▼

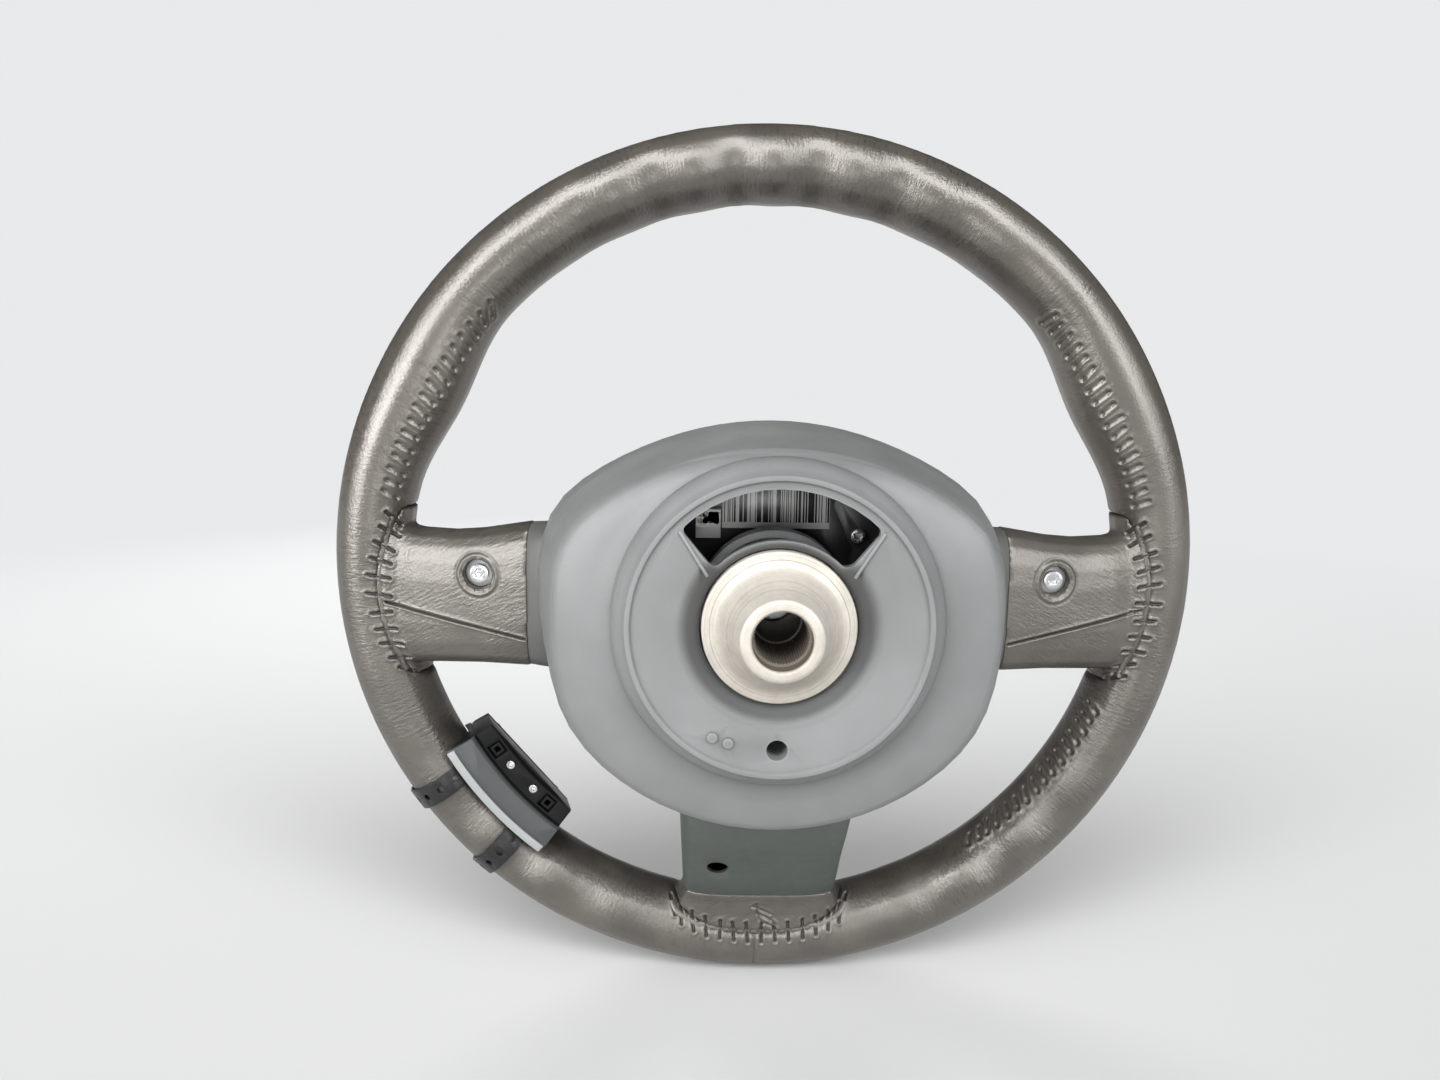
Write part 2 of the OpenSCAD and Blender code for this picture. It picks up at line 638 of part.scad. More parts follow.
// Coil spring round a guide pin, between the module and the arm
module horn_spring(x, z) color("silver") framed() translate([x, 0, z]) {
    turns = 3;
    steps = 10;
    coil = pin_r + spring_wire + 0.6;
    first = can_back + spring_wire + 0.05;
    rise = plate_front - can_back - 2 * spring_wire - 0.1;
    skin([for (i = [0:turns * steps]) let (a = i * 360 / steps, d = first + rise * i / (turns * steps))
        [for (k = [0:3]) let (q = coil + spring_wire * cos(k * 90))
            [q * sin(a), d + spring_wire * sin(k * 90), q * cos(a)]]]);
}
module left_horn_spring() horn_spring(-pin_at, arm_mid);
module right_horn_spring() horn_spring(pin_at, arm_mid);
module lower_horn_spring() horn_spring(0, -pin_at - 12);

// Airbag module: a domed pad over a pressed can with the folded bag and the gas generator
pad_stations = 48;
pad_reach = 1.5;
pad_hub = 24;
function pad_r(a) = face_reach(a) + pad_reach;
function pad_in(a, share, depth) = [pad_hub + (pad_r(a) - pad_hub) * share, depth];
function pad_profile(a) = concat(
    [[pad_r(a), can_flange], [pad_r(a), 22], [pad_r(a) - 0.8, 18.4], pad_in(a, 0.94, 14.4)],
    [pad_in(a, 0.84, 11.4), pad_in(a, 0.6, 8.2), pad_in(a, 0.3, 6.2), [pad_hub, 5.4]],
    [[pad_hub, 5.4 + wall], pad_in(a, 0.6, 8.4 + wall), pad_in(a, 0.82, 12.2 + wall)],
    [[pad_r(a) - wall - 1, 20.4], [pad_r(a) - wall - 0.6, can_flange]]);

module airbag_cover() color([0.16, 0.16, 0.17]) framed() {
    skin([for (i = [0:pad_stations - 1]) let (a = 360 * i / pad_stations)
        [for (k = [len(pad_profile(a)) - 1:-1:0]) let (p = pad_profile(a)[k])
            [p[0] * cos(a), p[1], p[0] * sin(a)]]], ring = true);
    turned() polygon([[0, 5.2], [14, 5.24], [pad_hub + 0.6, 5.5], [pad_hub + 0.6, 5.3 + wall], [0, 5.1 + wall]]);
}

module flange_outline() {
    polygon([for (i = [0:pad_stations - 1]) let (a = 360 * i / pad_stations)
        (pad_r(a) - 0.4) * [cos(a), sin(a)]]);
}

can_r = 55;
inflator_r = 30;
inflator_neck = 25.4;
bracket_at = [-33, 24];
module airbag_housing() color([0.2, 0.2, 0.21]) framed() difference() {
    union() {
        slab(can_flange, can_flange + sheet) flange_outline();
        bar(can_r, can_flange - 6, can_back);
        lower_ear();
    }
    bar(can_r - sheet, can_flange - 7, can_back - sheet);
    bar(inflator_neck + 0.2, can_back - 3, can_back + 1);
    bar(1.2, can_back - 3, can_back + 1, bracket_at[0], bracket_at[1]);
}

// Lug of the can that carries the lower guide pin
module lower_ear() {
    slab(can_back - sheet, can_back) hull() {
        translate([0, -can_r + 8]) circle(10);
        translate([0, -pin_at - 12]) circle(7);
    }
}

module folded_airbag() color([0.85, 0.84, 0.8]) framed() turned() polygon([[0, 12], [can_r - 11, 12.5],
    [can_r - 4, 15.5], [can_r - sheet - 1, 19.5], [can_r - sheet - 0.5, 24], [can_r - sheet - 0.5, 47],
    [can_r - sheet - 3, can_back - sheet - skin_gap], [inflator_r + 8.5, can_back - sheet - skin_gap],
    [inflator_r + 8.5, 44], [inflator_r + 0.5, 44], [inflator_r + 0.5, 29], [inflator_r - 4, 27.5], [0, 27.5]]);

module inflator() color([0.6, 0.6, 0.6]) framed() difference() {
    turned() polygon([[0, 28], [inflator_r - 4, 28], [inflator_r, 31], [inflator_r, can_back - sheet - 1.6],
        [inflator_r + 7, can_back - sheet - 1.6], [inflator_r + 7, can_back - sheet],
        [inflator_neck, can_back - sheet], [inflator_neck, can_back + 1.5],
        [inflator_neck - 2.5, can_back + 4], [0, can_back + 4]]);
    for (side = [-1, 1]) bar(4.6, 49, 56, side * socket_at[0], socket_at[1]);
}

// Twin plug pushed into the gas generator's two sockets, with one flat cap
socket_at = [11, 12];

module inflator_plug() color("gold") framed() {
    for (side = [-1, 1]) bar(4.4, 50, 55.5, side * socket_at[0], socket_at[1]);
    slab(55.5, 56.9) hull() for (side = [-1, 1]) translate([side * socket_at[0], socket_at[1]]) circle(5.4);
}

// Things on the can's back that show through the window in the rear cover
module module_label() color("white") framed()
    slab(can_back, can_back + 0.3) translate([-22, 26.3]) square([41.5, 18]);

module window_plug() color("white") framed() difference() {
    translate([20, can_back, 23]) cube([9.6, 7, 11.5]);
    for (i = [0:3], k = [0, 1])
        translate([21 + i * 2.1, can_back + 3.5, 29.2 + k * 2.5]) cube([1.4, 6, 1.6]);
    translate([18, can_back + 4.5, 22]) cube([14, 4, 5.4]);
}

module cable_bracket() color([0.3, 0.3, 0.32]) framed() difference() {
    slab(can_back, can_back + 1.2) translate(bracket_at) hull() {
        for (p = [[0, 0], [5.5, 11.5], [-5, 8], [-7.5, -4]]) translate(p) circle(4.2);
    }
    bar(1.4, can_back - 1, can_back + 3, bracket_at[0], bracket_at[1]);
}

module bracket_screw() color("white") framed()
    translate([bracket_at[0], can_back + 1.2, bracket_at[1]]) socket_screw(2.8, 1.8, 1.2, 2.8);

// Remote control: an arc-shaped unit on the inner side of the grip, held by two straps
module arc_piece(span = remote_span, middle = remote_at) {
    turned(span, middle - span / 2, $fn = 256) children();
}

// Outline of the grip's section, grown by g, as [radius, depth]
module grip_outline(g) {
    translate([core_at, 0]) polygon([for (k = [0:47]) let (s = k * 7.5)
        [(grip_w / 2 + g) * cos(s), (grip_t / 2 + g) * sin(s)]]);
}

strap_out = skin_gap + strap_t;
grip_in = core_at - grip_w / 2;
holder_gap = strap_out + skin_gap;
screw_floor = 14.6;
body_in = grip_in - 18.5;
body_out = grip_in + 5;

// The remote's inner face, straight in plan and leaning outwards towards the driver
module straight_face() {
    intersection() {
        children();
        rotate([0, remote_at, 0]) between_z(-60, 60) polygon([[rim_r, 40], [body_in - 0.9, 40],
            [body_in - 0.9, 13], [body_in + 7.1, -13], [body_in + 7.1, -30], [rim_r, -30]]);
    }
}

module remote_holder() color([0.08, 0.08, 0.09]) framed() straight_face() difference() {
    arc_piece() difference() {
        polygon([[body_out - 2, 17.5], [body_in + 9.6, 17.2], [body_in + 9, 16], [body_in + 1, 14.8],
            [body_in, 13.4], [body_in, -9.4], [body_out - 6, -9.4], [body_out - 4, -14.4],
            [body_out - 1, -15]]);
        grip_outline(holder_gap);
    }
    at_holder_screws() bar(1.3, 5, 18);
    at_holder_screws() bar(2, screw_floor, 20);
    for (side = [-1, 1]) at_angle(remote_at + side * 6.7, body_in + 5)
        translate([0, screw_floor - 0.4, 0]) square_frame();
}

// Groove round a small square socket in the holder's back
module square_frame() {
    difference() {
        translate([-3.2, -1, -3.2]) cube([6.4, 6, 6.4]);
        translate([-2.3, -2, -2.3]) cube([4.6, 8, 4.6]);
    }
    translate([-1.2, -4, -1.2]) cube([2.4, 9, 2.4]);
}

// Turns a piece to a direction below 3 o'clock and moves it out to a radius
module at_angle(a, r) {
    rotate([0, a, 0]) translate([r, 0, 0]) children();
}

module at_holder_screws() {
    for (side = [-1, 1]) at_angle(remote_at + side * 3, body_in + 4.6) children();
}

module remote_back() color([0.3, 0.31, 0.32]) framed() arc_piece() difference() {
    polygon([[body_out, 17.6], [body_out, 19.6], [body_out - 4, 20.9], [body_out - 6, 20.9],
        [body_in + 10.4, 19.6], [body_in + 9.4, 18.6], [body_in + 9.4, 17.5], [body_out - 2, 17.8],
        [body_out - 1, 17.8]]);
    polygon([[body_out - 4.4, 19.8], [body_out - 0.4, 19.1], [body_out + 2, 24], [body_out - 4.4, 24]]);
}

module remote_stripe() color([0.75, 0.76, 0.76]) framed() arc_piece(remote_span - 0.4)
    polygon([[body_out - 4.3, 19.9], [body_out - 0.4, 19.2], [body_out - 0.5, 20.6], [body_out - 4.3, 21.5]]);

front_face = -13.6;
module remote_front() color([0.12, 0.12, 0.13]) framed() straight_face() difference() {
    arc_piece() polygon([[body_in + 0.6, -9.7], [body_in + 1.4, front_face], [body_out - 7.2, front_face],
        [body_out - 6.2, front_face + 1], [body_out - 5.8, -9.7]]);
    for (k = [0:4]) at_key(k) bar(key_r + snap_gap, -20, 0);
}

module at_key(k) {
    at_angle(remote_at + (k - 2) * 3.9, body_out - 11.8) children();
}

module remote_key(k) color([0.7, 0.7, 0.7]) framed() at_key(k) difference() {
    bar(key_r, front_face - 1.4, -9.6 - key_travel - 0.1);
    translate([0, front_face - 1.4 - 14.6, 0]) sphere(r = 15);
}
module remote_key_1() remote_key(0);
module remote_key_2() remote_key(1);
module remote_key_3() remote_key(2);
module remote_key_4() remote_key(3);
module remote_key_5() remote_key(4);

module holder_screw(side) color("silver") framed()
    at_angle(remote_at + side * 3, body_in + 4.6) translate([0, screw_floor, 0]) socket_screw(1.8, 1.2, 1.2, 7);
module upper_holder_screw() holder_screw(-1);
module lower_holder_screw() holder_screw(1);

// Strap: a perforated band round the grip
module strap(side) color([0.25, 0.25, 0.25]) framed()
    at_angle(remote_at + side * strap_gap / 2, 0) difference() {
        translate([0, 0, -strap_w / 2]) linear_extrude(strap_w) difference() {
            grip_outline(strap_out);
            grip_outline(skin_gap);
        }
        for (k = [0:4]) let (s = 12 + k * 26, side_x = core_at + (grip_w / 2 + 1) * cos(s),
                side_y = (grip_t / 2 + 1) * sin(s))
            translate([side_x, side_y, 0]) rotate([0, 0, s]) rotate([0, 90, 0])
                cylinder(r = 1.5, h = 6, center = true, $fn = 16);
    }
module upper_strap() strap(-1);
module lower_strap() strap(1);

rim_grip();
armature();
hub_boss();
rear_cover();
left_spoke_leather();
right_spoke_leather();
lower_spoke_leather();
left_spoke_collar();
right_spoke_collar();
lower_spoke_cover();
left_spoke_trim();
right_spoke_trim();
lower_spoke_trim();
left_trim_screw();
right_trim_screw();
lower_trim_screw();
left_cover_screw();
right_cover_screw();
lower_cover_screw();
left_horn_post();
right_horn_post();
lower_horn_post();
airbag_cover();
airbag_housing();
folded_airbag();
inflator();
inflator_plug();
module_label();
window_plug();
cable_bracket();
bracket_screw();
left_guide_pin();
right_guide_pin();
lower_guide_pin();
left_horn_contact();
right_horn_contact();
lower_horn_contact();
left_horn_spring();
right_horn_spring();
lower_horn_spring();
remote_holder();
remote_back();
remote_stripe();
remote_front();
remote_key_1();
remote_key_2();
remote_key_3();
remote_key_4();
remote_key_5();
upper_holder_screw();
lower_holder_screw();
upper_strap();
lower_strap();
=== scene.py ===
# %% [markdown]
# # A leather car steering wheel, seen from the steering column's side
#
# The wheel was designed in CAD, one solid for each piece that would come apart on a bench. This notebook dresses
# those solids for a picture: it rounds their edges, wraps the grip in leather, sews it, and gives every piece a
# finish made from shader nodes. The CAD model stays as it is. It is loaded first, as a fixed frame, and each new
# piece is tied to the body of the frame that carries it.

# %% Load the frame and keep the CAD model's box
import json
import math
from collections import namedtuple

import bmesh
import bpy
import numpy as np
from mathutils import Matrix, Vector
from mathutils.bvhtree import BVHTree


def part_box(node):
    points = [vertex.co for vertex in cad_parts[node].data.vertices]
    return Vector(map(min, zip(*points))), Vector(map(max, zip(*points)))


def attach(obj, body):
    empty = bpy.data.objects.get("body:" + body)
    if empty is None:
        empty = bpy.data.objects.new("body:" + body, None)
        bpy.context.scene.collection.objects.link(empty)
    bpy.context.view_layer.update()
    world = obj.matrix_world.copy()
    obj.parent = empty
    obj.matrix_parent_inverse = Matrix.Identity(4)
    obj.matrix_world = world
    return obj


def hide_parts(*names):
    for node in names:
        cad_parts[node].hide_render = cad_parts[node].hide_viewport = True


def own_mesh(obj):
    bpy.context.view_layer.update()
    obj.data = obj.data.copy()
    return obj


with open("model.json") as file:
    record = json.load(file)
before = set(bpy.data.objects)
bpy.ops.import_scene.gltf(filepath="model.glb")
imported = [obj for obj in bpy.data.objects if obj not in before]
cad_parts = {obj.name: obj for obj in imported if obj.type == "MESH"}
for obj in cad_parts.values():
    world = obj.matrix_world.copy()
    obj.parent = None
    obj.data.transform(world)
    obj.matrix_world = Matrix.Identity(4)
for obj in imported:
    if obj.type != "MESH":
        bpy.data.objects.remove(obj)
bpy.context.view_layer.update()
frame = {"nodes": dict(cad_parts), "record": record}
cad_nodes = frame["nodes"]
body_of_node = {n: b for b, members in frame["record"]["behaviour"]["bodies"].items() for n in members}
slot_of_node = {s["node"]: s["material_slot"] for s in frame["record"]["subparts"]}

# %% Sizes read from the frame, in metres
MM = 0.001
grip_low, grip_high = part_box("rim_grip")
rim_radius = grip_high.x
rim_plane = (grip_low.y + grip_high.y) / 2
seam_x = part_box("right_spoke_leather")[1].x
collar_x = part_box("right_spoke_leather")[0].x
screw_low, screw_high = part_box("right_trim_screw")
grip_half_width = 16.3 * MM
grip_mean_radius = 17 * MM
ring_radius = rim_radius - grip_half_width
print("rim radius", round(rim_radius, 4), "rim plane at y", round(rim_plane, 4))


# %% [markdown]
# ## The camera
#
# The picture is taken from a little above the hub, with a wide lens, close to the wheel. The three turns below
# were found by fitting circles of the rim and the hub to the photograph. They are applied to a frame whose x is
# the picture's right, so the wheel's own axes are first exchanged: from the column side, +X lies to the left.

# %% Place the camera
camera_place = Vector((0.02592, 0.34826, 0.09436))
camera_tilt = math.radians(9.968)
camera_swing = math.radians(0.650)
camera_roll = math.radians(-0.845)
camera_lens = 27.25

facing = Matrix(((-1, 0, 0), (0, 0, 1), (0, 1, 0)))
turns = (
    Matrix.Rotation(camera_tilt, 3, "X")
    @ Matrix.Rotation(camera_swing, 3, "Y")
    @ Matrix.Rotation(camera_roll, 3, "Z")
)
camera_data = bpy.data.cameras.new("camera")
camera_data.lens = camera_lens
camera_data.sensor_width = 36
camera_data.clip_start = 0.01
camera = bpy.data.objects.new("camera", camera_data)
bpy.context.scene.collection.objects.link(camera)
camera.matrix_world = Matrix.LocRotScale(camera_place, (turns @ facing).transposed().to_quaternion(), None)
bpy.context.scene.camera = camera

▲

→ **EXERCISE**
In the listing above, locate the line containing "rim_grip();" and the line containing "from mathutils.bvhtree import BVHTree". Transcribe those two lines and everything between them, exactly as written.

→ **ANSWER TO THE EXERCISE**
rim_grip();
armature();
hub_boss();
rear_cover();
left_spoke_leather();
right_spoke_leather();
lower_spoke_leather();
left_spoke_collar();
right_spoke_collar();
lower_spoke_cover();
left_spoke_trim();
right_spoke_trim();
lower_spoke_trim();
left_trim_screw();
right_trim_screw();
lower_trim_screw();
left_cover_screw();
right_cover_screw();
lower_cover_screw();
left_horn_post();
right_horn_post();
lower_horn_post();
airbag_cover();
airbag_housing();
folded_airbag();
inflator();
inflator_plug();
module_label();
window_plug();
cable_bracket();
bracket_screw();
left_guide_pin();
right_guide_pin();
lower_guide_pin();
left_horn_contact();
right_horn_contact();
lower_horn_contact();
left_horn_spring();
right_horn_spring();
lower_horn_spring();
remote_holder();
remote_back();
remote_stripe();
remote_front();
remote_key_1();
remote_key_2();
remote_key_3();
remote_key_4();
remote_key_5();
upper_holder_screw();
lower_holder_screw();
upper_strap();
lower_strap();
=== scene.py ===
# %% [markdown]
# # A leather car steering wheel, seen from the steering column's side
#
# The wheel was designed in CAD, one solid for each piece that would come apart on a bench. This notebook dresses
# those solids for a picture: it rounds their edges, wraps the grip in leather, sews it, and gives every piece a
# finish made from shader nodes. The CAD model stays as it is. It is loaded first, as a fixed frame, and each new
# piece is tied to the body of the frame that carries it.

# %% Load the frame and keep the CAD model's box
import json
import math
from collections import namedtuple

import bmesh
import bpy
import numpy as np
from mathutils import Matrix, Vector
from mathutils.bvhtree import BVHTree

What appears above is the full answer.